■ DATA EXTRACT
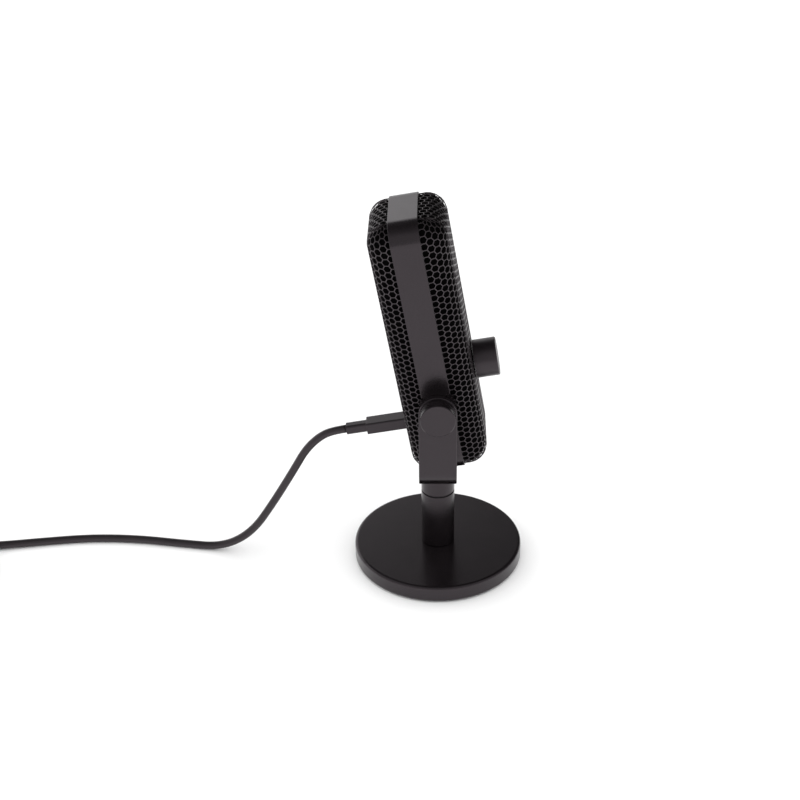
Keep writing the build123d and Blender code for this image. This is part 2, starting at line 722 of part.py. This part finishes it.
def make_host_plug_overmould():
    start = HOST_RELIEF_X - 14.0
    body = block((start - 22.0, start), (TAIL_Y - 8.0, TAIL_Y + 8.0), (0.1, 2 * HOST_Z - 0.1))
    return fillet(body.edges(), 1.2)


def make_host_plug_shell():
    start = HOST_RELIEF_X - 36.0
    low, high = HOST_Z - 2.25, HOST_Z + 2.25
    shell = block((start - 11.8, start), (TAIL_Y - 6.0, TAIL_Y + 6.0), (low, high))
    cavity = block((start - 12.0, start - 1.0), (TAIL_Y - 5.7, TAIL_Y + 5.7), (low + 2.2, high - 0.3))
    return shell - cavity


add("usb_cord", make_tube("usb_cord", LEAD_ROUTE))
add("cord_coil", make_cord_coil())
add("cord_tail", make_tube("cord_tail", TAIL_ROUTE))
add("cord_tie", make_cord_tie())
add("host_strain_relief", make_host_strain_relief())
add("host_plug_overmould", make_host_plug_overmould())
add("host_plug_shell", make_host_plug_shell())


# ---- export -----------------------------------------------------------------------------

os.makedirs("parts", exist_ok=True)
for name, shape in PARTS.items():
    export_step(shape, f"parts/{name}.step")
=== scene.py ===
import json
from math import cos, pi, radians, sin

import bmesh
import bpy
import numpy as np
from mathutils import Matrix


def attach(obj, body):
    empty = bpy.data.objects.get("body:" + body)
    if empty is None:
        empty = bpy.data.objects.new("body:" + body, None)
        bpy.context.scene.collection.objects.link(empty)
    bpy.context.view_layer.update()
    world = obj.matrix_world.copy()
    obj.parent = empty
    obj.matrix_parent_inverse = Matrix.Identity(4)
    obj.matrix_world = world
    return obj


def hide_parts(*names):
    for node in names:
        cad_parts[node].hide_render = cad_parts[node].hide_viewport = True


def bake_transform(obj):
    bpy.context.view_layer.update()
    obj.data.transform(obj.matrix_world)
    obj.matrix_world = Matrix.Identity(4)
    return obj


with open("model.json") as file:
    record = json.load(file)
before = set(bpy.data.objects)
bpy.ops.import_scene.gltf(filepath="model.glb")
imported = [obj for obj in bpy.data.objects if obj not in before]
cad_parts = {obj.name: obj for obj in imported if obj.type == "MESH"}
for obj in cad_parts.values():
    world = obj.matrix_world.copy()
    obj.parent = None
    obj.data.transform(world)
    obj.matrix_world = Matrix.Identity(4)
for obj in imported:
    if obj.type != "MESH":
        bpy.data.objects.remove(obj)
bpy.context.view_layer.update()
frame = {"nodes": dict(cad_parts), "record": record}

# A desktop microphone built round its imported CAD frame. The perforated grilles, the foam
# behind them, the rings round the knob and the port, the USB cord and the strap on its coil
# are modelled here. The other pieces are CAD nodes with procedural materials. Lengths are
# millimetres until MM is applied.

MM = 0.001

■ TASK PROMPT
Between the line containing "# ---- export" and the line containing "bpy.data.objects.remove(obj)" lies the part to return. Return it exactly, counting both of those lines.

■ ANSWER TO THIS EXERCISE
# ---- export -----------------------------------------------------------------------------

os.makedirs("parts", exist_ok=True)
for name, shape in PARTS.items():
    export_step(shape, f"parts/{name}.step")
=== scene.py ===
import json
from math import cos, pi, radians, sin

import bmesh
import bpy
import numpy as np
from mathutils import Matrix


def attach(obj, body):
    empty = bpy.data.objects.get("body:" + body)
    if empty is None:
        empty = bpy.data.objects.new("body:" + body, None)
        bpy.context.scene.collection.objects.link(empty)
    bpy.context.view_layer.update()
    world = obj.matrix_world.copy()
    obj.parent = empty
    obj.matrix_parent_inverse = Matrix.Identity(4)
    obj.matrix_world = world
    return obj


def hide_parts(*names):
    for node in names:
        cad_parts[node].hide_render = cad_parts[node].hide_viewport = True


def bake_transform(obj):
    bpy.context.view_layer.update()
    obj.data.transform(obj.matrix_world)
    obj.matrix_world = Matrix.Identity(4)
    return obj


with open("model.json") as file:
    record = json.load(file)
before = set(bpy.data.objects)
bpy.ops.import_scene.gltf(filepath="model.glb")
imported = [obj for obj in bpy.data.objects if obj not in before]
cad_parts = {obj.name: obj for obj in imported if obj.type == "MESH"}
for obj in cad_parts.values():
    world = obj.matrix_world.copy()
    obj.parent = None
    obj.data.transform(world)
    obj.matrix_world = Matrix.Identity(4)
for obj in imported:
    if obj.type != "MESH":
        bpy.data.objects.remove(obj)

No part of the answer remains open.